Growing up in the highly competitive, entrepreneurial and volatile fashion industry continually exposed me to constant disruption, and to what disruptive innovation really means! Fashion in the 1970s and 1980s was absolutely driven by entrepreneurs who embraced disruptive innovation, yet, we didn’t call it that then. It was a volatile, energetic, exciting and competitive industry full of creative dreamers, serial innovators, start-up entrepreneurs, masterful merchandisers, influential marketers, and savvy business people.
Yet, it too was seriously disrupted, and ultimately, has not survived.
Clayton Christensen outlines in his now disputed 1997 book, ‘The Innovators Dilemma’ that successful companies are upended by new technologies that first appear as cheaper products with fewer features, but improve quickly and ultimately take over.

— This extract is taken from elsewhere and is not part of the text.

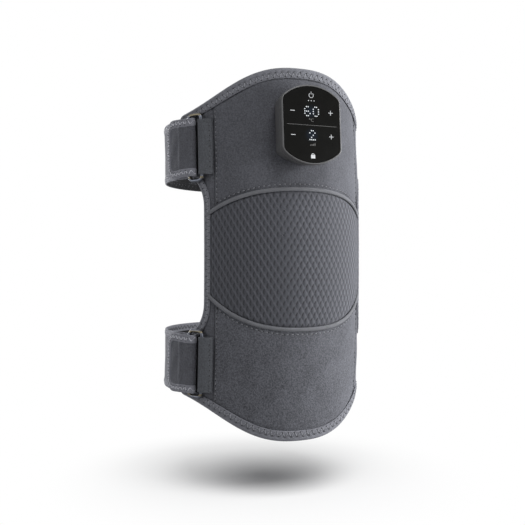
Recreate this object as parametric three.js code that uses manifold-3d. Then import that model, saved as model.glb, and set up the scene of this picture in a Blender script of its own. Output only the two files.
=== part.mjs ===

In the case of the Australian fashion industry, the major disruptions arose, like all innovations, from a convergence of forces;
- A set of severe changes in government policy resulting in the removal of protective tariffs, duties, and quotas.
- This allowed the quick shift from expensive and no longer protected local design and manufacturing to cheaper offshore high volume, fewer features, competitive manufacturing.

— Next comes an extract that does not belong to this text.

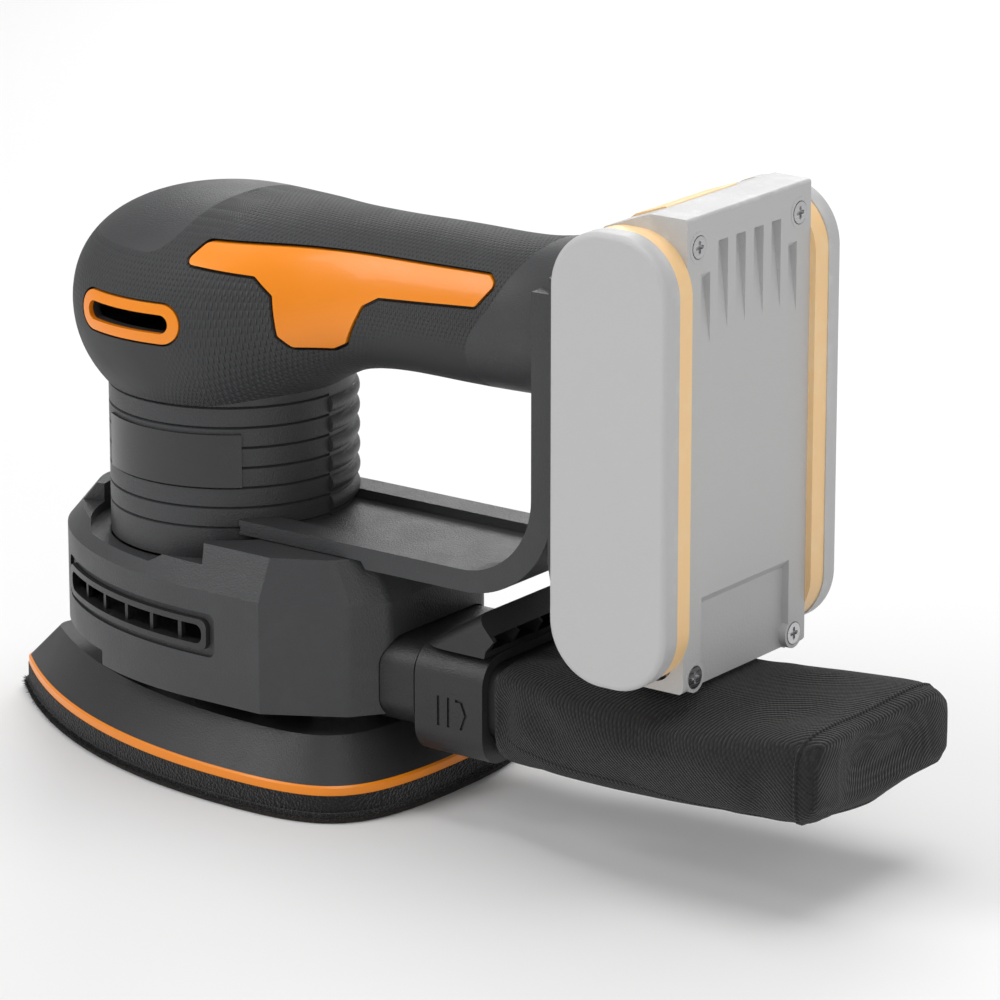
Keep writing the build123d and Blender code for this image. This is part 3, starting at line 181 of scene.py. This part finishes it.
def fill_grain(w, ins):
    coords = w.place()[0]
    fine = w.noise(coords, ins["Grains per metre"], 2.0, 0.6)
    broad = w.noise(coords, 90.0, 2.0)
    height = w.math("MULTIPLY", w.math("SUBTRACT", fine, 0.5), ins["Depth"])
    return height, broad


moulded_grain = group("moulded_grain", {"Grains per metre": 2600.0, "Depth": 0.05},
                      {"Height": FLOAT, "Broad shade": FLOAT}, fill_grain)


def fill_wear(w, ins):
    coords = w.place()[0]
    edge = w.add("ShaderNodeNewGeometry").outputs["Pointiness"]
    sharp = w.ramp(edge, 0.54, w.math("ADD", 0.54, ins["Width"]))
    patch = w.ramp(w.noise(coords, 160.0, 4.0), 0.45, 0.7)
    drawn_out = w.add("ShaderNodeMapping", Vector=coords, Scale=(60, 900, 500)).outputs[0]
    scuff = w.add("ShaderNodeTexNoise", Vector=drawn_out, Scale=1.0, Detail=2.0).outputs[0]
    lines = w.math("MULTIPLY", w.ramp(scuff, 0.72, 0.8), w.ramp(w.noise(coords, 30.0, 1.0), 0.5, 0.7))
    return w.math("MULTIPLY", sharp, patch), lines


edge_wear = group("edge_wear", {"Width": 0.06}, {"Worn edges": FLOAT, "Scuffs": FLOAT}, fill_wear)


def fill_dust(w, ins):
    coords, _, _, z = w.place()
    up = w.add("ShaderNodeSeparateXYZ", Vector=w.add("ShaderNodeNewGeometry").outputs["Normal"]).outputs[2]
    facing = w.ramp(up, 0.35, 1.0)
    low = w.ramp(z, 0.0, ins["Top"], 1.0, 0.15)
    specks = w.ramp(w.noise(coords, 1500.0, 2.0), 0.5, 0.75, 0.35, 1.0)
    clouds = w.ramp(w.noise(coords, 45.0, 3.0), 0.35, 0.7)
    return (w.math("MULTIPLY", w.math("MULTIPLY", facing, low), w.math("MULTIPLY", specks, clouds)),)


settled_dust = group("settled_dust", {"Top": 0.09}, {"Dust": FLOAT}, fill_dust)


def fill_pips(w, ins):
    _, x, y, z = w.place()
    pitch = ins["Pitch"]
    turns = 2 * pi
    round_head = w.math("MULTIPLY", w.math("ARCTAN2", y, w.math("SUBTRACT", 0.004, x)), 0.0405)
    round_handle = w.math("MULTIPLY", w.math("ARCTAN2", w.math("SUBTRACT", z, 0.1325), y), 0.021)

    def rows(across, along):
        row = w.math("DIVIDE", along, pitch)
        shift = w.math("MULTIPLY", w.math("FLOORED_MODULO", w.math("FLOOR", row), 2.0), 0.5)
        a = w.math("SINE", w.math("MULTIPLY", w.math("ADD", w.math("DIVIDE", across, pitch), shift), turns))
        b = w.math("SINE", w.math("MULTIPLY", w.math("FRACT", row), pi))
        return w.math("MULTIPLY", w.ramp(a, -0.2, 0.9), b)

    head, handle = rows(round_head, z), rows(x, round_handle)
    side = w.ramp(x, 0.012, 0.022)
    on_head = w.math("MULTIPLY", head, w.math("SUBTRACT", 1.0, side))
    return (w.math("ADD", on_head, w.math("MULTIPLY", handle, side)),)


grip_pips = group("grip_pips", {"Pitch": 0.0013}, {"Height": FLOAT}, fill_pips)


def fill_twill(w, ins):
    coords, x, y, z = w.place()
    waver = w.math("MULTIPLY", w.math("SUBTRACT", w.noise(coords, 220.0, 1.0), 0.5), ins["Waver"])
    slant = w.math("ADD", w.math("ADD", w.math("SUBTRACT", x, y), z), waver)
    rib = w.math("ABSOLUTE", w.math("SINE", w.math("MULTIPLY", slant, w.math("DIVIDE", pi, ins["Pitch"]))))
    weft = w.math("ADD", w.math("SUBTRACT", x, z), y)
    cross = w.math("SINE", w.math("MULTIPLY", weft, w.math("DIVIDE", 2 * pi, ins["Pitch"])))
    threads = w.math("MULTIPLY_ADD", cross, 0.18, rib)
    return threads, w.ramp(w.noise(coords, 900.0, 3.0), 0.3, 0.75)


twill_weave = group("twill_weave", {"Pitch": 0.0013, "Waver": 0.00025},
                    {"Height": FLOAT, "Fibre": FLOAT}, fill_twill)


class Finish:
    """One material: a Principled shader with a bump of summed heights."""

    def __init__(self, name, base, rough, **plain):
        self.material = bpy.data.materials.new(name)
        self.material.use_nodes = True
        self.material.diffuse_color = (*base, 1)
        self.w = Wiring(self.material.node_tree)
        self.shader = self.material.node_tree.nodes["Principled BSDF"]
        self.base, self.rough = base, rough
        self.colour, self.roughness, self.heights = None, None, []
        self.shader.inputs["Base Color"].default_value = (*base, 1)
        self.shader.inputs["Roughness"].default_value = rough
        for key, value in plain.items():
            self.shader.inputs[key.replace("_", " ")].default_value = value

    def use(self, tree, **values):
        node = self.w.add("ShaderNodeGroup", {"node_tree": tree})
        for key, value in values.items():
            self.w.put(node.inputs[key.replace("_", " ")], value)
        return node.outputs

    def tint(self, mask, colour, amount=1.0):
        """Mix colour in where mask is high."""
        mix = self.w.add("ShaderNodeMix", {"data_type": "RGBA"})
        self.w.put(mix.inputs["Factor"], self.w.math("MULTIPLY", mask, amount, clamp=True))
        self.w.put(mix.inputs[6], self.colour or (*self.base, 1))
        self.w.put(mix.inputs[7], (*colour, 1))
        self.colour = mix.outputs[2]
        return self

    def shade(self, mask, low, high):
        """Vary roughness from low to high with mask."""
        self.roughness = self.w.ramp(mask, 0.25, 0.75, low, high)
        return self

    def bump(self, height, depth, distance=0.001):
        self.heights.append((height, depth, distance))
        return self

    def done(self):
        if self.colour:
            self.w.put(self.shader.inputs["Base Color"], self.colour)
        if self.roughness:
            self.w.put(self.shader.inputs["Roughness"], self.roughness)
        normal = None
        for height, depth, distance in self.heights:
            node = self.w.add("ShaderNodeBump", Height=height, Strength=depth, Distance=distance)
            if normal:
                self.w.put(node.inputs["Normal"], normal)
            normal = node.outputs["Normal"]
        if normal:
            self.w.put(self.shader.inputs["Normal"], normal)
        return self.material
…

- The introduction of design enabled technology which meant that almost anyone could become an entrepreneur and fashion ‘designer’.
- The introduction of just in time manufacturing processes locally and in overseas facilities.

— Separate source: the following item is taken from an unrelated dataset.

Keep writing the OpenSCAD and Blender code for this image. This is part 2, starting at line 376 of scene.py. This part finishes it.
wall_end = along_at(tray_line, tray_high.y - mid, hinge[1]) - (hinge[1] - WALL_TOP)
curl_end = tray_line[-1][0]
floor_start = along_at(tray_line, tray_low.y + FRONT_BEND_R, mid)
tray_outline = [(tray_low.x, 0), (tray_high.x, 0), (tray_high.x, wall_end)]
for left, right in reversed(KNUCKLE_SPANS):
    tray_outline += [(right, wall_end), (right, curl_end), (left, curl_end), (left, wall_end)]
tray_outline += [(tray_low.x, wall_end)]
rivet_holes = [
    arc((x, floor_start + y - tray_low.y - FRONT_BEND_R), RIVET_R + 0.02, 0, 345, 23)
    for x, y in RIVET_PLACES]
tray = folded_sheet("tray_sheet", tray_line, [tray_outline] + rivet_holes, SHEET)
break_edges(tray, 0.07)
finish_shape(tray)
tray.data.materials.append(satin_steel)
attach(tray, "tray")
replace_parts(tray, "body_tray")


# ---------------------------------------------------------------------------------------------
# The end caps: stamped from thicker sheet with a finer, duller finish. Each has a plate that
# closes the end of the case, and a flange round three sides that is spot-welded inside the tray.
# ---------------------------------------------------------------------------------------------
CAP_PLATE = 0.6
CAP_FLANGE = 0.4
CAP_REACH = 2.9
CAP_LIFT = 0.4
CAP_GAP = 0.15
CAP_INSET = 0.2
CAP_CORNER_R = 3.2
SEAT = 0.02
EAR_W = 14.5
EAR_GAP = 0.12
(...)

- The shift from consumer to lifestyle marketing, designers were no longer crafting products they thought customers ‘might’ like, they had to understand their target market at a visceral level, to assess and meet their lifestyle needs.
- The movement from single ‘one-man-band’ fashion retailers, to vertical retail operations and department store, offshore assembled and manufactured own brands offered at lower prices, improved consumer marketing and increased customer service.
True to the overriding disruptive innovation principle, where successful companies are upended by new technologies, resulted in the demise of the Australian fashion industry. Where the proliferation and consumer acceptance of cheaper products with fewer features took over. No longer being able to sell higher value, more expensive and innovative items, entrepreneurs in the Australian fashion manufacturing industry, I grew up with and worked in, ultimately died a sad and tragic death. It is only just emerging from a 30-year hiatus into a creative and formidable local force.
However, as Larry Downes and Paul Nunes state in their book, ‘Big Bang Disruption: Strategy in the Age of Devastating Innovation’ that in industries dominated by digital technology, disruptors will arrive better and cheaper than existing goods, right from the start, in what they call ‘big bang disruption.’ Applying this to the fashion industry example, we can see some really ‘big bangs’ have emerged from digital technology in the past 10 years.
One of these includes the rise and dominance of vertical global fashion and lifestyle brands such as the Spanish Zara Group, to name just a few. Zara has adapted, changed and succeeded in building growth and shareholder value by shifting their business model from a design base, as in the case of my father’s business; which was high cost, high price, low profit – to a low cost, low price, high-profit base incorporating a lean manufacturing business model.
By using technology and entrepreneurship to;
- Business model innovation coupled with solid commercial acumen.
- Track and measure the buying habits and behaviors of tightly targeted global and local consumer segments.
- Align design efforts to satisfy their target consumer global and local market segments, even in terms of constantly updating their core design ‘block’ templates and size range offerings.
- Align their pricing strategies tightly and consistently to consumer expectations.
- Experiment with fresh, small prototype fashion ranges, every four to six weeks to test and validate the sales potential of fresh and innovative product ranges.
- Manufacture ‘just in time’, in the lowest cost geographic locations, using stringent, low cost, efficient logistics management systems.
- Offer fresh fashionable, lifestyle-oriented, low-cost product ranges to their marketplaces consistently to a focused seasonal time schedule, in-store and online aligned to a targeted promotional strategy.
And I haven’t even mentioned how so many entrepreneurs and fashion companies are working towards disrupting this space with a range of unique, niche-oriented e-commerce stores. Where your habits and preferences are tracked by high tech, artificial intelligence; you can ‘try’ clothes on using virtual reality and simulation technology, save money by buying direct, get your order shipped free, earn status credits and pay via your credit card.
I can’t possibly yet imagine what 3D printing and gamification are going to do to allow for even bigger big bang global disruptions to emerge in the fast, fickle and fabulous global fashion and lifestyle industries!
It may be useful to pay deep attention to, and track the convergence of forces at play in your industry and beyond, to see which entrepreneurs are disrupting your market and who can potentially create the big bangs that will disrupt your market in the future.
If you take the time out to retreat and look carefully enough, you will notice that the evidence or foundations are already out there! You just need an innovator’s global mindset and the ability to see the world with fresh eyes, know how to listen for and generate possibilities, and create the openings and new thresholds for disrupting and flourishing in your business game.
I must admit that in one of my previous lives I was a senior executive manager in the Australian mega Coles Myer Department Store Group in the 1980s, I was Marketing Development Manager and Fashion Director, responsible for analyzing and conceptualizing lifestyle and consumer trends three years in advance.